Other videos emerged on social media that showed the country’s police force in armored vehicles confronting protesters who were throwing rocks. The protesters say police fired tear gas directly at demonstrators, in one case killing a 24-year-old man who reportedly told his mother he was headed to the protests to “fight for his rights and raise his voice.”
Al Jazeera reported the protests are entering their fourth week, and they include many young in the country who feel disenfranchised with Bogotá. The uptick in violence in the country is seen by many observers as a preview of things to come in other countries in the region dealing with the same frustrations that have been all the more apparent due to the pandemic.
“We’re accompanying our young people, our children, our grandchildren, who still lack opportunities despite our fighting for so long,” Roberto Hermida, 68, a lawyer, told Reuters.
Elizabeth Dickinson, a senior Colombia analyst at the International Crisis Group, told Al Jazeera that the protests represent the “deep social and economic inequality, frustration with police brutality, widespread distrust of government.”
She said the protests are “everywhere.”
“The demonstrations reflect a deep national crisis that transcends geography. Although grievances vary by region, the sense of exasperation and frustration is shared.”
President Iván Duque told CNN the country is investigating allegations of police brutality. He claimed that leftist militants and other armed groups are behind some of the violence during the protests. The report pointed out that protesters have been blamed for looting stores and setting fire to buses and police precincts. These protesters have also tried to block roads and commerce.
Interior Minister Daniel Palacios said the country’s constitution “does not establish the right to block, for violence, or vandalism. The blockades generate poverty, don’t build a country and end the economy.”
The violence in Colombia has sparked international condemnation. Dozens of U.S. lawmakers sent a letter to Secretary of State Antony Blinken that called on a suspension of aid to the country’s military. They said the “aggressive, indiscriminate use of lethal and non-lethal weapons against citizens” violates international human rights standards, according to the Wall Street Journal.
TOP TREND FOR 2021: “YOUTH REVOLUTION”: As we forecast in December 2020, in 2021, the uprisings and revolutions that were sweeping the world before the COVID War would accelerate dramatically, as billions of people sink deeper into economic despair.
In response, governments will again attempt to use the COVID War as a “legal” justification to prohibit protests.
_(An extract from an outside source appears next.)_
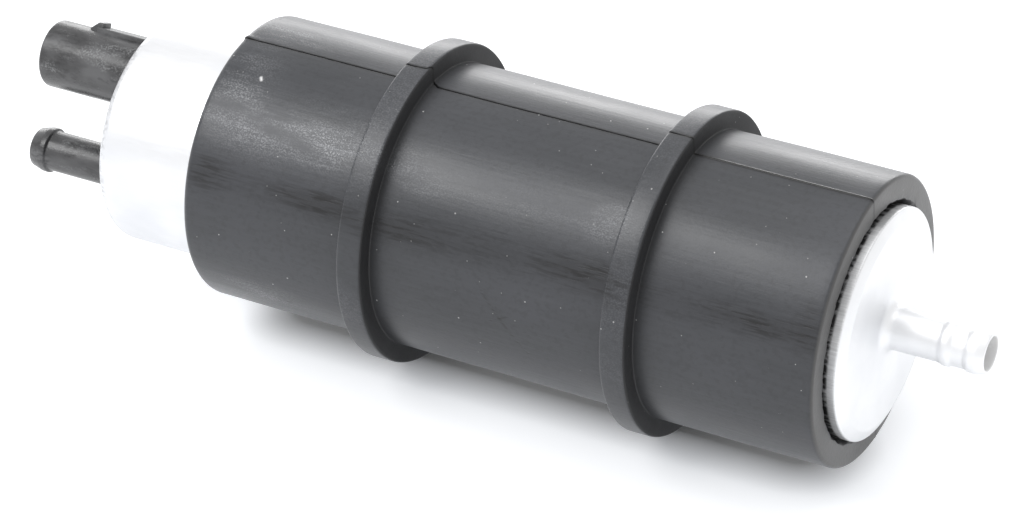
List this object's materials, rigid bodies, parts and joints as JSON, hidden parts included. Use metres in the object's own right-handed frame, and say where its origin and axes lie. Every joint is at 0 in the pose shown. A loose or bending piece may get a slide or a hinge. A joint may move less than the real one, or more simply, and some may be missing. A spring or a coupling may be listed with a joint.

But, as Gerald Celente says, “When people lose everything and have nothing left to lose, they lose it.” And lose it, they will. Thus, we maintain our forecast that as the “Greatest Depression” worsens, protests will escalate into civil wars, and civil wars will spread to regional wars.
And, as the wars intensify, there will mass migration of people escaping poverty, corruption, crime, and violence to safe-haven nations. This will, in turn, ratchet up populist/anti-establishment/anti-immigration political movements in those countries where refugees flee to safety.